I went to Bellingham, Washington, in the spring of 1932. There I found a very disciplined Communist party of seven members; an Unemployed Council of the same seven members; a Friends of the Soviet Union branch of the same seven members; and an International Labor Defense branch of the same seven members. They were certain that they were following the Party line in every particular, and complained that the masses were just too backwards to act in their own behalf by joining our Party organizations. Our Communist party members faithfully carried out every Party campaign by peddling leaflets, pamphlets, and newspapers. But they had no public influence on anything.
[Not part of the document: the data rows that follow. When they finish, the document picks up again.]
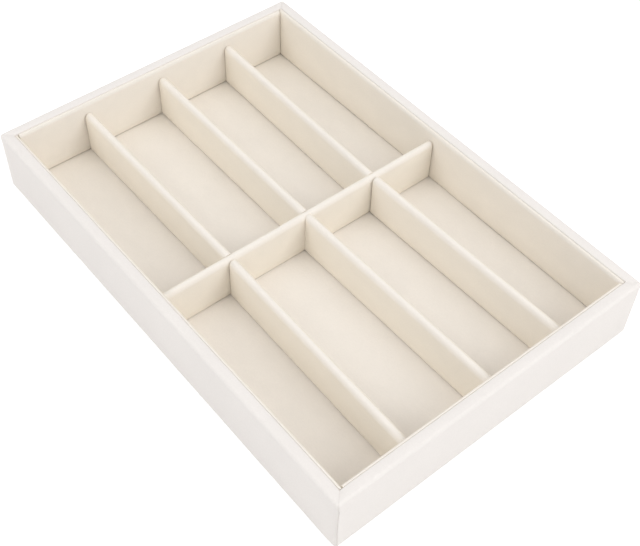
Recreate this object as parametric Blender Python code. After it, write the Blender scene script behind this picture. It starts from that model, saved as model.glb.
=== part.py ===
"""Open display tray for sunglasses, with a leatherette-wrapped box, a velvet lining and lift-out dividers.

The tray lies along X with its front at -Y, and stands on the XY plane with its middle over the origin.
All sizes are in metres.
"""

import math

import bmesh
import bpy
from mathutils import Vector

# Outside of the tray
TRAY_LENGTH = 0.378
TRAY_DEPTH = 0.2574
TRAY_HEIGHT = 0.0518

# Clearances between pieces that touch: boards, glued cloth, and dividers that slide past their neighbours
BOARD_GAP = 0.0003
CLOTH_GAP = 0.0002
DIVIDER_GAP = 0.0003

# Rigid box inside the leatherette
WALL_BOARD_THICKNESS = 0.006
BASE_BOARD_THICKNESS = 0.004

# Leatherette, one strip round the four walls that turns in over the rim and under the base
WRAP_THICKNESS = 0.0007
WRAP_TURN_IN = 0.016
WRAP_TURN_UNDER = 0.014
WRAP_SEAM_GAP = 0.0003
WRAP_EDGE_RADIUS = 0.0024
RIM_INNER_RADIUS = 0.0004

# Sheet that closes the underside
UNDERSIDE_THICKNESS = 0.0004
UNDERSIDE_INSET = 0.003

# Floor pad
FLOOR_BOARD_THICKNESS = 0.001
FLOOR_VELVET_THICKNESS = 0.0007

# Wall liners, thin boards with velvet folded over their top edge and tucked under the bottom one
LINER_BOARD_THICKNESS = 0.0012
LINER_VELVET_THICKNESS = 0.00035
LINER_HEM = 0.012
LINER_DROP_FROM_RIM = 0.0005
# Radii of a liner's rounded edges, as shares of its thickness
LINER_FACE_RADIUS_SHARE = 0.7
LINER_BACK_RADIUS_SHARE = 0.25
LINER_FOOT_RADIUS_SHARE = 0.3

# Dividers, boards in velvet sleeves
DIVIDER_HEIGHT = 0.0352
CENTRE_DIVIDER_THICKNESS = 0.0058
SHORT_DIVIDER_THICKNESS = 0.0066
DIVIDER_VELVET_THICKNESS = 0.0005
DIVIDER_EDGE_RADIUS = 0.0026
DIVIDER_FOOT_RADIUS = 0.0016
DIVIDER_TURN_UNDER = 0.0022

# Where the ends of the centre divider stand, as shares of the length from the left liner to the right one
CENTRE_DIVIDER_FRONT_END_SHARE = 0.4982
CENTRE_DIVIDER_BACK_END_SHARE = 0.5019
# Where the short dividers' ends stand, at the outer wall and at the centre divider, as shares of the depth
# from the front liner to the back one. Laid by hand, they all stand a little askew.
LEFT_FRONT_DIVIDER_WALL_END_SHARE = 0.2339
LEFT_FRONT_DIVIDER_CENTRE_END_SHARE = 0.2316
LEFT_MIDDLE_DIVIDER_WALL_END_SHARE = 0.5107
LEFT_MIDDLE_DIVIDER_CENTRE_END_SHARE = 0.5054
LEFT_BACK_DIVIDER_WALL_END_SHARE = 0.7739
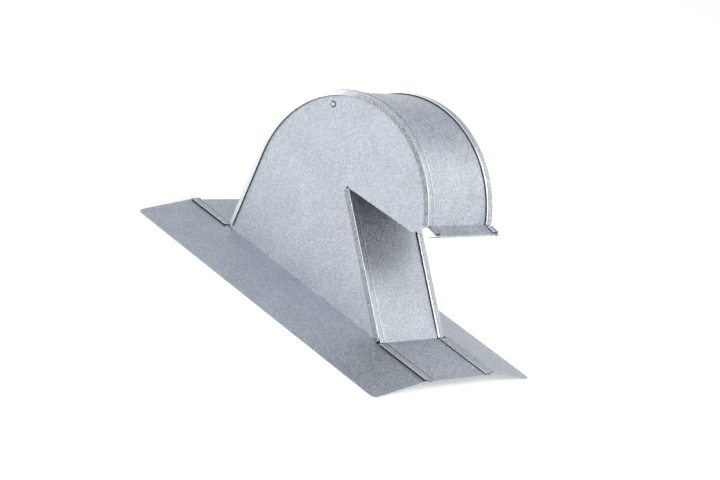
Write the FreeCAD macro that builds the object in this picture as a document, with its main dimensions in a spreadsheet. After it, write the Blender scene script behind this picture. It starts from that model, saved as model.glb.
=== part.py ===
import FreeCAD, Part
import os
import Sketcher

# Gooseneck roof vent flashing, folded from galvanised sheet steel.
#
# Two side sheets, each a cheek and a flange wing in one piece, are locked to a
# hood sheet (upper apron, back, round top, lip) and to a throat sheet (leaning
# panel, lower apron) with hammered lock seams. A flap hung on a wire inside
# closes the duct.
#
# Millimetres. X runs down the roof, from the upper apron to the lower one, Y
# across it and Z away from it. The origin lies under the middle of the flange,
# on the plane on which the outer edges of the drooping wings rest.

os.makedirs("parts", exist_ok=True)
doc = FreeCAD.newDocument("vent")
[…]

They were what I later learned to identify as a classic example of "sectarianism," with total loyalty to the working class and the ideals of the Communist party, but completely isolated from all other existing political activities.
I soon found out that in the city of Bellingham there were mass meetings of the general public with thousands of people gathering to hear discussions about socialism, unemployment, democracy, and many issues coming up in the 1932 elections. They were conducted by some active liberal people stimulated by an organization named the Equality Club, led by a Dr. Beebe. Beebe had sympathies with socialist ideas of Edward Bellamy's old "looking backward" variety. He was intellectually interested and active in current events.
One cannot help but smile and wonder about whatever happened to those ineffectual and hapless "same seven members."